*Information supplied:*
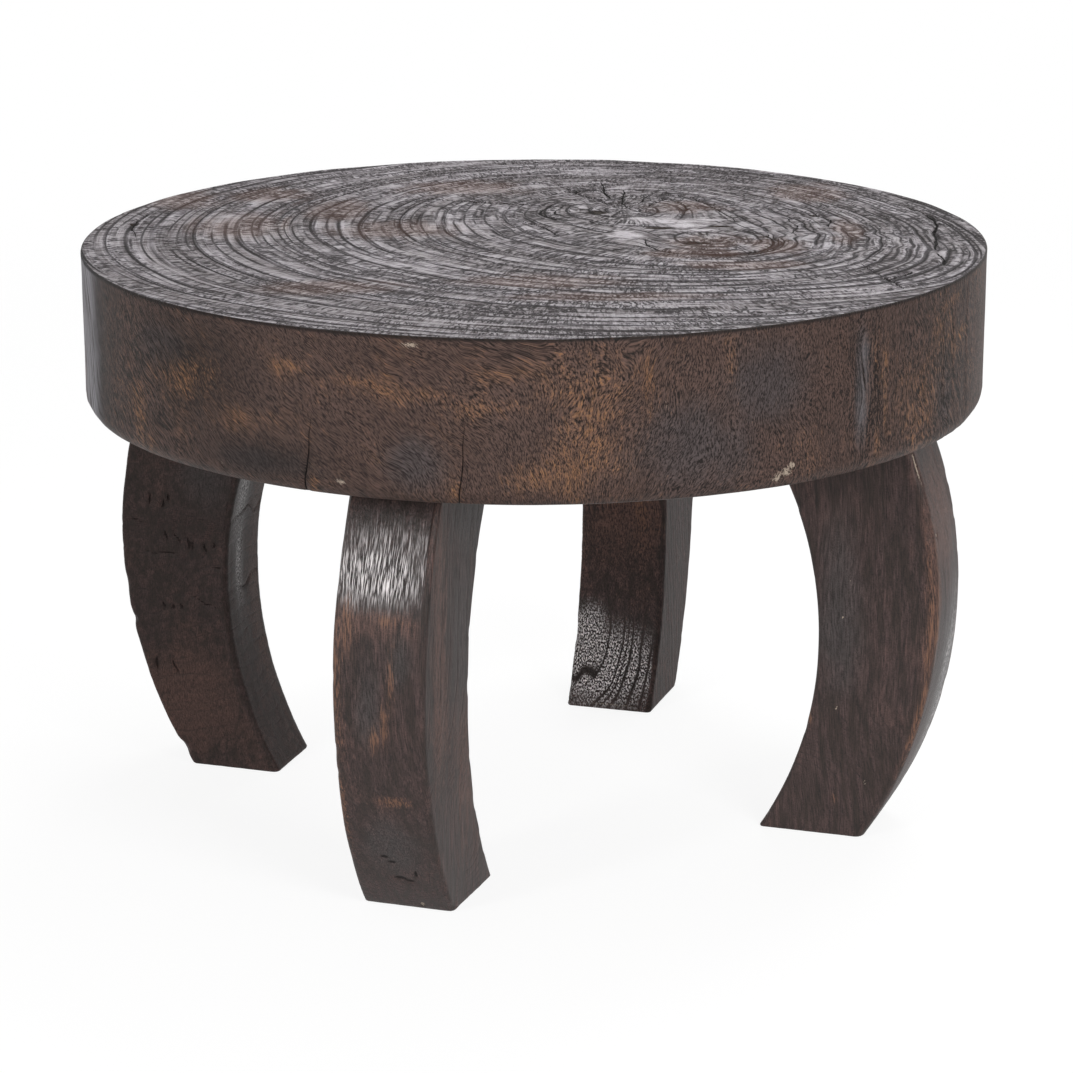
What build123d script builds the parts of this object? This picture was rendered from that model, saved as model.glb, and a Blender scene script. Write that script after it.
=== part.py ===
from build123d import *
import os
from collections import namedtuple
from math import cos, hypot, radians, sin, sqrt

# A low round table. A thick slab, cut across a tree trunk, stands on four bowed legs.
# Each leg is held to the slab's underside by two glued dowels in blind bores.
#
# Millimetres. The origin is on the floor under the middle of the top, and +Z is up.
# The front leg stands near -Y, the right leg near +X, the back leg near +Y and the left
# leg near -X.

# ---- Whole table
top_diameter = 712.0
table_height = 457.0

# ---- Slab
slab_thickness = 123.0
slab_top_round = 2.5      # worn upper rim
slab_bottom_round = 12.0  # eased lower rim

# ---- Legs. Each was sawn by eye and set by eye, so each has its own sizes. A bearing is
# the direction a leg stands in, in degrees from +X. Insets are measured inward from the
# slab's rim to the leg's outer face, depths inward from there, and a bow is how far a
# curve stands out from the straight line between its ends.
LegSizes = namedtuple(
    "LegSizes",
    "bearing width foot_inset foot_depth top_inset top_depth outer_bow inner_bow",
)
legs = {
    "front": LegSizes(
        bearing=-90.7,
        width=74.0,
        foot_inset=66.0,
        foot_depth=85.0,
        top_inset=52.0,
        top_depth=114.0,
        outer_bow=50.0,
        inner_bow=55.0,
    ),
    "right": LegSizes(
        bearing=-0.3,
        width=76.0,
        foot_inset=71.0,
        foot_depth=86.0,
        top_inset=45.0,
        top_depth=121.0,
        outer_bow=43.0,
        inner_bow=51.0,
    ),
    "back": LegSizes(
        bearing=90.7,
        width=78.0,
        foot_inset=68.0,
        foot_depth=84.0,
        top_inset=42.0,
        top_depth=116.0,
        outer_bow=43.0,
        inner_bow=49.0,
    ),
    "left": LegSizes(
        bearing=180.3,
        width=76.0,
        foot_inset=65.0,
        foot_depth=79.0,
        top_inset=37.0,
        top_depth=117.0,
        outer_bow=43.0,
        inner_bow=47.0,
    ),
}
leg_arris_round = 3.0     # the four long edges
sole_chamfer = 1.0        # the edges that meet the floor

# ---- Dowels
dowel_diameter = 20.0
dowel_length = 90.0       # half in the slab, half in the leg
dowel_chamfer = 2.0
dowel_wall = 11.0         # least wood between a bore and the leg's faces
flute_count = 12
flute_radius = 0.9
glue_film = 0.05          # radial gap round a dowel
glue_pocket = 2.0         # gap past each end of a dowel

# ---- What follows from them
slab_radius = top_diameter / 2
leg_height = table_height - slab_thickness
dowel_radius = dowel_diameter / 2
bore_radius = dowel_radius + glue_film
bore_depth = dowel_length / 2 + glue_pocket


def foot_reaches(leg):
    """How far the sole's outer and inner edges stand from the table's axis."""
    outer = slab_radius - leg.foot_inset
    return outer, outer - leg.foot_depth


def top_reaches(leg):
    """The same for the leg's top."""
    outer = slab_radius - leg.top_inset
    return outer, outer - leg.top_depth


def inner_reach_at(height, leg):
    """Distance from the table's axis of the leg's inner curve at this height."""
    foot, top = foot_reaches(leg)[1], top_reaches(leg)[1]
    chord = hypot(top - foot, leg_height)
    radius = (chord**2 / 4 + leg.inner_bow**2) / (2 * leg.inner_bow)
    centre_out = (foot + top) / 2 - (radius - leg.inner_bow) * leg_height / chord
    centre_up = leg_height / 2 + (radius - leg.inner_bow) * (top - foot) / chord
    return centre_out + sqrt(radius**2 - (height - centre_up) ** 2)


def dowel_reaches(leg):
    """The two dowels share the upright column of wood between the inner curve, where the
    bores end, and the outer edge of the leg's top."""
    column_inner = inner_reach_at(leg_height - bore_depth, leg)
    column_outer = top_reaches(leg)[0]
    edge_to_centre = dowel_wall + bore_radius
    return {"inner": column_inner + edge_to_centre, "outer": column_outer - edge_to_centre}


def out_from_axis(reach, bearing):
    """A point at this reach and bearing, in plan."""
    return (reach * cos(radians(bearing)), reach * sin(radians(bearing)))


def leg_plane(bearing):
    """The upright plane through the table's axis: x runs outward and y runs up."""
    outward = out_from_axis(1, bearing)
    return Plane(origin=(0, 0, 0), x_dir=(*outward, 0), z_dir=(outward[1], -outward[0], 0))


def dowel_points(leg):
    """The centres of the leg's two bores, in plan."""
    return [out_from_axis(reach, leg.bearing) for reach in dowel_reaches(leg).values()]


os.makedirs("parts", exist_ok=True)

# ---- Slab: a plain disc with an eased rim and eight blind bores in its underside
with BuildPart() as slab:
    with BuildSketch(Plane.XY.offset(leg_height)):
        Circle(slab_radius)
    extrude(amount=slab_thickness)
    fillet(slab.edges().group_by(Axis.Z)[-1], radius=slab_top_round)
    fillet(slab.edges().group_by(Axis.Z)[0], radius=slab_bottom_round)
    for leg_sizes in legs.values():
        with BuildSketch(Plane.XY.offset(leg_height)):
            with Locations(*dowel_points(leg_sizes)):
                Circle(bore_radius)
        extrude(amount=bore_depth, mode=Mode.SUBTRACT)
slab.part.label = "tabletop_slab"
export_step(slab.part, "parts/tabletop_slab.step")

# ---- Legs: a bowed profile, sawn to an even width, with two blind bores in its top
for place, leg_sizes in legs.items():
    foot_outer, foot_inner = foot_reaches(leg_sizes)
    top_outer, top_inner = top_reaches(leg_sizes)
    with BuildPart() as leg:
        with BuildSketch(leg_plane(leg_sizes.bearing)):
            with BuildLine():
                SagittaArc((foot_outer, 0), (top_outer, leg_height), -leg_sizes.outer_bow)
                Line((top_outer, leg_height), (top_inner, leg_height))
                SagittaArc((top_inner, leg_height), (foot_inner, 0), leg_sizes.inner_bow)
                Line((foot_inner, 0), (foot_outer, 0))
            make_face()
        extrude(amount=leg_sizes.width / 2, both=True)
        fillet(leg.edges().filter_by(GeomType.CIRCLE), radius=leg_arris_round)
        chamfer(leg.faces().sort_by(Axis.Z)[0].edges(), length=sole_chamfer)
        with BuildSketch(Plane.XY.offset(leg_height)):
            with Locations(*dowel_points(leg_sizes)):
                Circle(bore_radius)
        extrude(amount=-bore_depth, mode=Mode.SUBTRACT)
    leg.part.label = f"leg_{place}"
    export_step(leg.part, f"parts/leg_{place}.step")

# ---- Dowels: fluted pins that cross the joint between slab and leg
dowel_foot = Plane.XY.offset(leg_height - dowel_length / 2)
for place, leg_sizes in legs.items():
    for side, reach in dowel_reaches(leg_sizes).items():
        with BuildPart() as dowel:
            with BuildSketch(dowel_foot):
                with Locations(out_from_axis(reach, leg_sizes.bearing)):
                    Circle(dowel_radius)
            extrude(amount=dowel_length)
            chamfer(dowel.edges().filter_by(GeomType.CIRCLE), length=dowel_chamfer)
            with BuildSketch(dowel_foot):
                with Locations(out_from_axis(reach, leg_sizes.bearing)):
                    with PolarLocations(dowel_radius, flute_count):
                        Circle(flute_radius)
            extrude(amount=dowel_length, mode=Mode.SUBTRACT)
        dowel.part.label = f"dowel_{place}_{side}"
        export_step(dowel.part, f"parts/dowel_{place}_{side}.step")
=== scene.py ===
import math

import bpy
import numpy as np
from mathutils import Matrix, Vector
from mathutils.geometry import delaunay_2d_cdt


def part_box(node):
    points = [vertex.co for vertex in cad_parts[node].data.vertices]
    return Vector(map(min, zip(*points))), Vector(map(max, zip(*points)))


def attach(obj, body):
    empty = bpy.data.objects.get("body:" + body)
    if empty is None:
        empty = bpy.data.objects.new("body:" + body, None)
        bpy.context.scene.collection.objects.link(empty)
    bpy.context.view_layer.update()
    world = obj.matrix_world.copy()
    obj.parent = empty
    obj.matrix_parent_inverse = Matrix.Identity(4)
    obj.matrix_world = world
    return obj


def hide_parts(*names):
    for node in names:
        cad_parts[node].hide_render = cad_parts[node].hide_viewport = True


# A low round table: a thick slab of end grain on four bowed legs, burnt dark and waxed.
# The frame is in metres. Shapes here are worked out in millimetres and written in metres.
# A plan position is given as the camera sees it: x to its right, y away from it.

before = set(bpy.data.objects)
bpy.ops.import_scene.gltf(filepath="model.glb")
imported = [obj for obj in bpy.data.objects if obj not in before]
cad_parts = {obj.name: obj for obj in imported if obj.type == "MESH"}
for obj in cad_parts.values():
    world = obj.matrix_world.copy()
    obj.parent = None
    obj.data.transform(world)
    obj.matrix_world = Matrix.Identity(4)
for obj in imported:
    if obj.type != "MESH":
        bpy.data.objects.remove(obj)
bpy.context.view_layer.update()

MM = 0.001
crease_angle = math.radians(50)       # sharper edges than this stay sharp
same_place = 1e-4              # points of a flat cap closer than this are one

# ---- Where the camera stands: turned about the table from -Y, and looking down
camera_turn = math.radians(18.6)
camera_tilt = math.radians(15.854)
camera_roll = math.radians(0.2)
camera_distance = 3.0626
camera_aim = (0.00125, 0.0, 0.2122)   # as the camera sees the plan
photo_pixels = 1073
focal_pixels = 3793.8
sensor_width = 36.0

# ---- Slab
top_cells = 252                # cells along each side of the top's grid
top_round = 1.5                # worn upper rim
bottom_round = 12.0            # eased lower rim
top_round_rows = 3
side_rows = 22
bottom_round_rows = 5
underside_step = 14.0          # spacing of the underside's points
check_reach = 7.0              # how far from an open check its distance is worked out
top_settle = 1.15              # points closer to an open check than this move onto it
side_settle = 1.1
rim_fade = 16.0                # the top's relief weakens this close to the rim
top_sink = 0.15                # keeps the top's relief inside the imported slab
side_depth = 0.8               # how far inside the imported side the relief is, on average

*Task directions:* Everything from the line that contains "cad_parts[node].hide_render = cad_parts[node].hide_viewport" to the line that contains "sensor_width = 36.0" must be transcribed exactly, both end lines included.

*Result below:*
        cad_parts[node].hide_render = cad_parts[node].hide_viewport = True


# A low round table: a thick slab of end grain on four bowed legs, burnt dark and waxed.
# The frame is in metres. Shapes here are worked out in millimetres and written in metres.
# A plan position is given as the camera sees it: x to its right, y away from it.

before = set(bpy.data.objects)
bpy.ops.import_scene.gltf(filepath="model.glb")
imported = [obj for obj in bpy.data.objects if obj not in before]
cad_parts = {obj.name: obj for obj in imported if obj.type == "MESH"}
for obj in cad_parts.values():
    world = obj.matrix_world.copy()
    obj.parent = None
    obj.data.transform(world)
    obj.matrix_world = Matrix.Identity(4)
for obj in imported:
    if obj.type != "MESH":
        bpy.data.objects.remove(obj)
bpy.context.view_layer.update()

MM = 0.001
crease_angle = math.radians(50)       # sharper edges than this stay sharp
same_place = 1e-4              # points of a flat cap closer than this are one

# ---- Where the camera stands: turned about the table from -Y, and looking down
camera_turn = math.radians(18.6)
camera_tilt = math.radians(15.854)
camera_roll = math.radians(0.2)
camera_distance = 3.0626
camera_aim = (0.00125, 0.0, 0.2122)   # as the camera sees the plan
photo_pixels = 1073
focal_pixels = 3793.8
sensor_width = 36.0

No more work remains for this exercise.